How hard is the EPA 608 exam?

The exam is straightforward for technicians who study the right material. The most common failure points are refrigerant properties (pressure-temperature relationships), leak rate calculation, and the specific recovery equipment requirements. The RefrigerantTrack practice test at /tools/epa-608-practice-test covers all tested topic areas with answer explanations. Most technicians who spend 8 to 15 hours studying pass on their first attempt. The Universal exam covers the most ground but is the most versatile credential.

What triggers an EPA Section 608 audit?

The most common triggers are anonymous complaints from competitors or former employees, large refrigerant purchase volumes that stand out in distributor records, documented leak rate violations, and technician certification mismatches on service records.
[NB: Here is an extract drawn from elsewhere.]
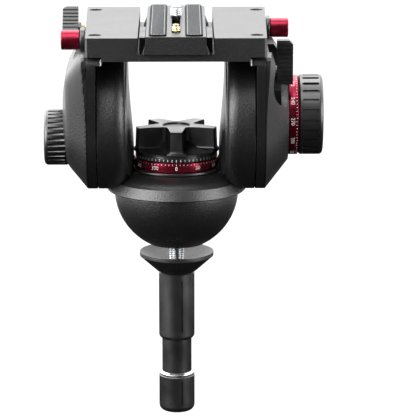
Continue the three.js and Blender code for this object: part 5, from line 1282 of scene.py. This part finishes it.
def fluted_knob(name, sizes, round_edge, flutes, dish, centre, tail):
    """A knob about X: a turned body, and flute cutters with round ends spaced round it. Its sizes
    are radius, near end and far end, its flutes count, width and depth, its dish radius and depth."""
    radius, near, far = sizes
    count, width, depth = flutes
    dish_radius, dish_depth = dish
    edge = arc_points(radius - round_edge, far - round_edge, round_edge, 0, pi / 2, 8)
    body = turned_piece(name, tail + [(radius - depth, near), (radius, near + depth)] + edge + [
        (dish_radius + 0.3, far), (dish_radius, far - 0.2), (dish_radius - dish_depth, far - dish_depth),
        (0, far - dish_depth),
    ], count * 8, 'X', centre)
    half = (far - round_edge - near - depth * 2) / 2
    middle = near + depth * 2 + half
    outline = shifted(rounded_box(half, width / 2, width / 2 - 0.01), middle, centre[1])
    top = centre[2] + radius
    cutter = outline_piece('flute_cutter', outline, top - depth, top + 2, 'Z')
    carve(body, repeat_round(cutter, count, 'X', centre))
    return finish_edges(body, 0.45, limit=40, smooth=35)


tilt_knob = fluted_knob('tilt_drag_knob_fluted', TILT_KNOB, 3, TILT_FLUTES, TILT_DISH,
                        (0, 0, TILT), TILT_TAIL)
dress(tilt_knob, grip_plastic, 'tilt_knob', 'knob_black', 'tilt_drag_knob')


# Counterbalance knob
# Moulded nylon with 30 fine flutes, seated in the left dome below the tilt axis.
COUNTER_KNOB = (22.3, 86.9, 106.1)
COUNTER_FLUTES = (30, 2.0, 1.0)
COUNTER_DISH = (11.2, 0.9)
COUNTER_TAIL = [(0, 84.9), (6, 84.9), (6, COUNTER_KNOB[1])]
counter_knob = fluted_knob('counterbalance_knob_fluted', COUNTER_KNOB, 3.2, COUNTER_FLUTES,
                           COUNTER_DISH, (0, 0, TILT - COUNTER_DROP), COUNTER_TAIL)
dress(mirror_mesh(counter_knob), grip_plastic, 'balance_knob', 'knob_black', 'counterbalance_knob')


# Bridge
# One machined aluminium block, powder coated, on top of both side plates: a channel for the
# camera plate runs along it, with ribs underneath and four counterbored screws.
SOCKET_RADIUS = 2.6
SOCKET_DEPTH = 1.9
kept_shape('platform', 'bridge_platform', 0.45, powder_black, 'cradle', 'satin_black', limit=30)

screw_top = TILT + PLATFORM_TOP - SCREW_SINK
under_head = screw_top - SCREW_HEAD
screw = turned_piece('bridge_screw', [
    (0, under_head - SCREW_REACH), (SCREW_STEM, under_head - SCREW_REACH), (SCREW_STEM, under_head),
    (SCREW_RADIUS, under_head), (SCREW_RADIUS, screw_top - 0.4), (SCREW_RADIUS - 0.4, screw_top),
    (0, screw_top),
], 48)
socket_floor = screw_top - SOCKET_DEPTH
carve(screw, round_cutter('socket', SOCKET_RADIUS, (0, 0, 0), socket_floor, screw_top + 1, 'Z', 6))
finish_edges(screw, 0, smooth=35)
zinc_steel = tooled_metal('zinc_plated_steel', '#c8cacc', 0.55, 0.5)
for side, way in (('left', -1), ('right', 1)):
    for place, (x, y) in zip(('front', 'rear'), SCREW_PLACES):
        copy = twin(screw, side + '_' + place + '_screw_head')
        copy.data.transform(Matrix.Translation(Vector((way * x, y, 0)) * MM))
        dress(copy, zinc_steel, 'cradle', 'bright_steel', side + '_' + place + '_screw')
bpy.data.objects.remove(screw, do_unlink=True)


# Jaws and plate clamp
# Two milled jaws grip the plate's flanks: the right one is fixed, and the left one is pressed
# in by a ribbed nylon lever on a brass nut at the left rear.
black_anodised = tooled_metal('black_anodised_aluminium', '#2a2a2c', 0.32, 0.4, 'Y')
kept_shape('fixed_jaw', 'fixed_jaw_milled', 0.25, black_anodised, 'cradle', 'knob_black')
kept_shape('clamp_jaw', 'clamp_jaw_milled', 0.25, black_anodised, 'clamp_jaw_slider', 'knob_black')
kept_shape('plate_clamp_lever', 'plate_clamp_grip', 0.25, grip_plastic, 'clamp_lever', 'knob_black')
kept_shape('plate_clamp_nut', 'plate_clamp_hexagon', 0.2, turned_brass, 'clamp_lever', 'brass')


# Tilt lock
# A ribbed nylon lever on a brass hexagon, in the front pocket of the right housing.
kept_shape('tilt_lock_lever', 'tilt_lock_grip', 0.25, grip_plastic, 'tilt_lever', 'knob_black')
kept_shape('tilt_lock_nut', 'tilt_lock_hexagon', 0.2, turned_brass, 'tilt_lever', 'brass')


# Push buttons
# Turned aluminium buttons, red anodised, in moulded bezels at both ends of the bridge. A spring
# inside returns them.
BUTTON_RADIUS = 7.8
BUTTON_START = 75.6
BUTTON_END = 90.6
BUTTON_STEM = (3, 12)
BEZEL_RADIUS = 9.8
BEZEL_BORE = 8.2


def red_button(name, spot):
    """A button on its stem, with a fine rim round a face that is sunk a little."""
    y, rise = spot
    radius, near, far = BUTTON_RADIUS, BUTTON_START, BUTTON_END
    stem, length = BUTTON_STEM
    return turned_piece(name, [
        (0, near - length), (stem, near - length), (stem, near), (radius - 0.7, near), (radius, near + 0.7),
        (radius, far - 0.9), (radius - 0.3, far - 0.3), (radius - 1, far), (radius - 2.4, far),
        (radius - 2.7, far - 0.35), (0, far - 0.35),
    ], 96, 'X', (0, y, TILT + rise))


left_button = mirror_mesh(red_button('left_button_turned', LEFT_BUTTON))
right_button = red_button('right_button_turned', RIGHT_BUTTON)
dress(finish_edges(left_button, 0, smooth=40), red_across, 'left_push', 'red_anodised', 'left_button')
dress(finish_edges(right_button, 0, smooth=40), red_across, 'right_push', 'red_anodised', 'right_button')
for side, (y, rise) in (('left', LEFT_BUTTON), ('right', RIGHT_BUTTON)):
    low_corner, high_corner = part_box(side + '_bezel')
    near = min(abs(low_corner[0]), abs(high_corner[0])) / MM
    far = BUTTON_START - FIT
    bezel = ring_piece(side + '_bezel_moulded', BEZEL_BORE, BEZEL_RADIUS, near, far, 0.4,
                       'X', (0, y, TILT + rise))
    if side == 'left':
        mirror_mesh(bezel)
    dress(finish_edges(bezel, 0, smooth=45), grip_plastic, 'cradle', 'knob_black', side + '_bezel')


# Sliding camera plate
# Extruded aluminium, milled and powder coated, with chamfered ends and a long slot for the
# camera screws. Two rubber pads are bonded in shallow beds, with a stitched line near the edge.
PLATE_TOP = TILT + 77.1
# The right pad: inner and outer side, front and back. A stitch: width, length and height.
PAD = (7.6, 20.6, -83.4, 71.9)
STITCH = (0.5, 1.7, 0.16)
PAD_CORNER = 3
PAD_LOW = PLATE_TOP - 0.3
PAD_TOP = PAD_LOW + 1.5
BORDER_WIDTH = 0.8
BORDER_RAISE = 0.12
STITCH_GAP = 0.9
STITCH_MARGIN = 1.5
kept_shape('sliding_plate', 'camera_plate', 0.35, powder_black, 'plate', 'satin_black', limit=30)


def pad_rubber(name, dark, light):
    """Nitrile rubber with ground cork: matt grey, finely speckled and slightly rough."""
    material, tree, place = base_tree(name)
    specks = add_node(tree, 'ShaderNodeTexVoronoi', {'Vector': place, 'Scale': 1 / (1.4 * MM)})
    fine = add_node(tree, 'ShaderNodeTexNoise', {'Vector': place, 'Scale': 1 / (1.6 * MM), 'Detail': 3.0})
    tone = add_node(tree, 'ShaderNodeMapRange', {
        'Value': fine.outputs['Fac'], 'From Min': 0.35, 'From Max': 0.65,
    })
    colour = add_node(tree, 'ShaderNodeMix', {
        'Factor': tone.outputs['Result'], 'A': linear(dark), 'B': linear(light),
    }, data_type='RGBA')
    bump = add_node(tree, 'ShaderNodeBump', {
        'Strength': 0.6, 'Distance': 0.06 * MM, 'Height': specks.outputs['Distance'],
    })
    skin = add_node(tree, 'ShaderNodeBsdfPrincipled', {
        'Base Color': colour.outputs['Result'], 'Normal': bump.outputs['Normal'],
        'Roughness': 0.85, 'Specular IOR Level': 0.3,
    })
    add_node(tree, 'ShaderNodeOutputMaterial', {'Surface': skin.outputs[0]})
    return material


# The cork grains are half a millimetre wide; they are drawn three times coarser to show at all.
grey_rubber = pad_rubber('grey_rubber_pad', '#151617', '#3c3d3f')
border_rubber = pad_rubber('pad_border_rubber', '#0c0c0d', '#161617')
pad_edge = pad_rubber('pad_stitching', '#7c7e80', '#9a9c9e')


def pad_outline(margin):
    """The right pad's outline, drawn in by a margin."""
    inner, outer, front, back = PAD
    half_x, half_y = (outer - inner) / 2 - margin, (back - front) / 2 - margin
    box = rounded_box(half_x, half_y, PAD_CORNER - margin, 6)
    return shifted(box, (inner + outer) / 2, (front + back) / 2)


right_pad = outline_piece('right_pad_rubber', pad_outline(0), PAD_LOW, PAD_TOP, 'Z')
finish_edges(right_pad, 0.35, segments=3, limit=50, smooth=40)
right_border = outline_piece('right_pad_border', pad_outline(0), PAD_LOW, PAD_TOP + BORDER_RAISE, 'Z')
carve(right_border, outline_piece('border_cutter', pad_outline(BORDER_WIDTH), PAD_LOW - 1, PAD_TOP + 1, 'Z'))
finish_edges(right_border, 0.2, limit=50, smooth=40)


def stitch_row(name):
    """Short raised dashes that follow the pad's edge."""
    inner, outer, front, back = PAD
    left, right = inner + STITCH_MARGIN, outer - STITCH_MARGIN
    width, length, height = STITCH
    step = length + STITCH_GAP
    dashes = []
    for i in range(int((back - front - 2 * STITCH_MARGIN - 4) / step) + 1):
        y = front + STITCH_MARGIN + 2 + i * step + length / 2
        dashes += [(x, y, (width, length, height)) for x in (left, right)]
    for i in range(int((right - left - 3) / step) + 1):
        x = left + 1.8 + i * step + length / 2
        dashes += [(x, y, (length, width, height)) for y in (front + STITCH_MARGIN, back - STITCH_MARGIN)]
    bpy.ops.object.select_all(action='DESELECT')
    bpy.ops.mesh.primitive_cube_add(size=1)
    block = bpy.context.object
    pieces = []
    for x, y, size in dashes:
        dash = twin(block, 'dash')
        dash.data.transform(Matrix.Diagonal((*[v * MM for v in size], 1)))
        dash.data.transform(Matrix.Translation(Vector((x, y, PAD_TOP)) * MM))
        pieces.append(dash)
    bpy.data.objects.remove(block, do_unlink=True)
    return joined(pieces, name)


right_stitches = stitch_row('right_pad_stitches')
left_pad = mirrored_twin(right_pad, 'left_pad_rubber')
left_stitches = mirrored_twin(right_stitches, 'left_pad_stitches')
left_border = mirrored_twin(right_border, 'left_pad_border')
dress(right_pad, grey_rubber, 'plate', 'rubber', 'right_pad')
dress(left_pad, grey_rubber, 'plate', 'rubber', 'left_pad')
for row in (right_stitches, left_stitches):
    dress(row, pad_edge, 'plate', 'rubber')
for border in (right_border, left_border):
    dress(border, border_rubber, 'plate', 'rubber')


# Camera screws and carriages
# A chromed 3/8 inch screw and a brass 1/4 inch screw, captive in small steel carriages that
# slide in the plate's groove. Each has a screwdriver slot across its end.
LARGE_SCREW = (4.76, 0.7, 1.59, 8, 7.4, 3)
LARGE_PLACE = 18
SMALL_SCREW = (3.17, 0.55, 1.27, 6, 5.6, 2.5)
SMALL_PLACE = -61
GROOVE_DROP = 6.7
CARRIAGE_HEIGHT = 2.4
HEAD_HEIGHT = 3.6
SLOT_HALF = 0.55
SLOT_DEPTH = 1.6
bright_chrome = tooled_metal('polished_chrome', '#c9cbce', 0.14, 0.3)
finish_nodes(ground_steel, 'large_screw_carriage', 'small_screw_carriage')


def camera_screw(name, sizes, place):
    """A turned screw with its head under the carriage and a slotted end. Its sizes are the thread's
    radius, depth and pitch, the height over the plate, and the radius of the head and the neck."""
    thread, depth, pitch, rise, head, neck = sizes
    head_top = PLATE_TOP - GROOVE_DROP - FIT - CARRIAGE_HEIGHT - FIT
    head_low = head_top - HEAD_HEIGHT
    low = PLATE_TOP + FIT
    top = PLATE_TOP + rise
    screw = turned_piece(name, [
        (0, head_low), (head - 0.7, head_low), (head, head_low + 0.7), (head, head_top), (neck, head_top),
        (neck, low), *thread_points(thread, depth, pitch, low + 0.2, top - 0.9), (thread - 0.5, top - 0.35),
        (thread - 0.9, top), (0, top),
    ], 64, 'Z', (0, place, 0))
    slot = shifted(rounded_box(thread + 1, SLOT_HALF, 0.1, 2), 0, place)
    carve(screw, outline_piece('slot_cutter', slot, top - SLOT_DEPTH, top + 1, 'Z'))
    return finish_edges(screw, 0, smooth=32)


large_screw = camera_screw('large_camera_screw_threaded', LARGE_SCREW, LARGE_PLACE)
small_screw = camera_screw('small_camera_screw_threaded', SMALL_SCREW, SMALL_PLACE)
dress(large_screw, bright_chrome, 'large_screw', 'chrome', 'large_camera_screw')
dress(small_screw, turned_brass, 'small_screw', 'brass', 'small_camera_screw')


low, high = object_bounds()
The EPA also runs sector-specific enforcement sweeps — grocery retail and cold-storage facilities are primary targets because of their large refrigerant charge volumes. When an inspector arrives, the first request is service records for all covered appliances. Complete, timestamped records for every service event — including the technician's certification number and pounds of refrigerant added and recovered — are the only reliable way to demonstrate compliance on the spot.

What happens if I lose my EPA 608 certification card?

Contact the certifying organization that administered your exam — ESCO Institute, RSES, HVAC Excellence, and other EPA-approved bodies maintain records and can issue replacement documentation. The EPA does not maintain a central national registry, so the issuing organization is your only source for a duplicate. Keep a digital copy in your email or a cloud folder from the day you receive it. If you cannot identify the certifying organization and have no records from your exam, you may need to re-test — there is no grandfathering process for technicians who cannot document their original certification.